Interesting about ideology of the "libertarians" from hi tech industry. And social segregation.
- “Many see their social responsibility fulfilled by their businesses, not by social or political action,”
- “I’m making more of a difference than anybody in government could possibly make.”
- Two of the key words in industry jargon are “impactful” and “scalable”—rapid growth and human progress are seen as virtually indistinguishable.
- Joshua Cohen, a Stanford political philosopher who also edits Boston Review, described a conversation he had with John Hennessy, the president of Stanford, who has extensive financial and professional ties to Silicon Valley. “He was talking about the incompetent people who are in government,” Cohen recalled. “I said, ‘If you think they’re so incompetent, why don’t you include in a speech you’re making some urging of Stanford students to go into government?’ He thought this was a ridiculous idea.”
- The technology industry, by sequestering itself from the community it inhabits, has transformed the Bay Area without being changed by it—in a sense, without getting its hands dirty.
- “People in tech, when they talk about why they started their company, they tend to talk about changing the world,” Green said. “I think it’s actually genuine. On the other hand, people are just completely disconnected from politics. Partly because the operating principles of politics and the operating principles of tech are completely different.” Whereas politics is transactional and opaque, based on hierarchies and handshakes, Green argued, technology is empirical and often transparent, driven by data. AP: pure ideology.
- And still beliefe that: Data empowers people. Government is not a vending machine, with bureaucrats dispensing services, but a platform—like Facebook, Twitter, and the iPhone—where citizens can build their own apps and interact with one another and come up with their own solutions. + Technology can be an answer to incompetence and inefficiency.

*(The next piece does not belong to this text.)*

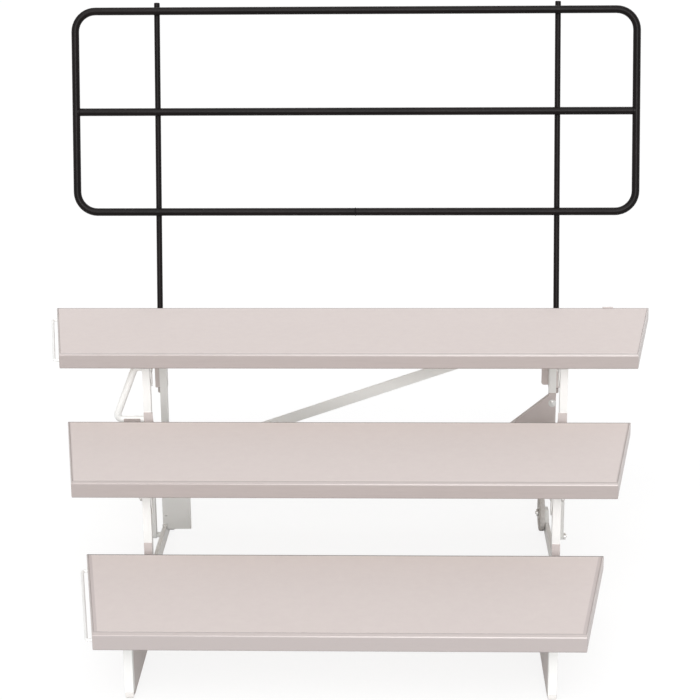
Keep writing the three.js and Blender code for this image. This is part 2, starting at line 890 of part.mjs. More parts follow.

- A new philosophy, called “peer progressivism,” in which collective problems are solved incrementally, through the decentralized activity of countless interconnected equals—a process that mirrors the dynamics of the Internet. In politics, peer progressivism could mean the rise of “citizen journalists” tweeting and posting on social media, or an innovation that Johnson calls “liquid democracy,” which would allow you to transfer your vote to a friend who is more knowledgeable about, say, the school board. In this thin book, Johnson takes progress as a given, without seriously considering counter-arguments about stagnation and decline.
- A favorite word in tech circles is “frictionless.” It captures the pleasures of an app so beautifully designed that using it is intuitive, and it evokes a fantasy in which all inefficiencies, annoyances, and grievances have been smoothed out of existence—that is, an apolitical world.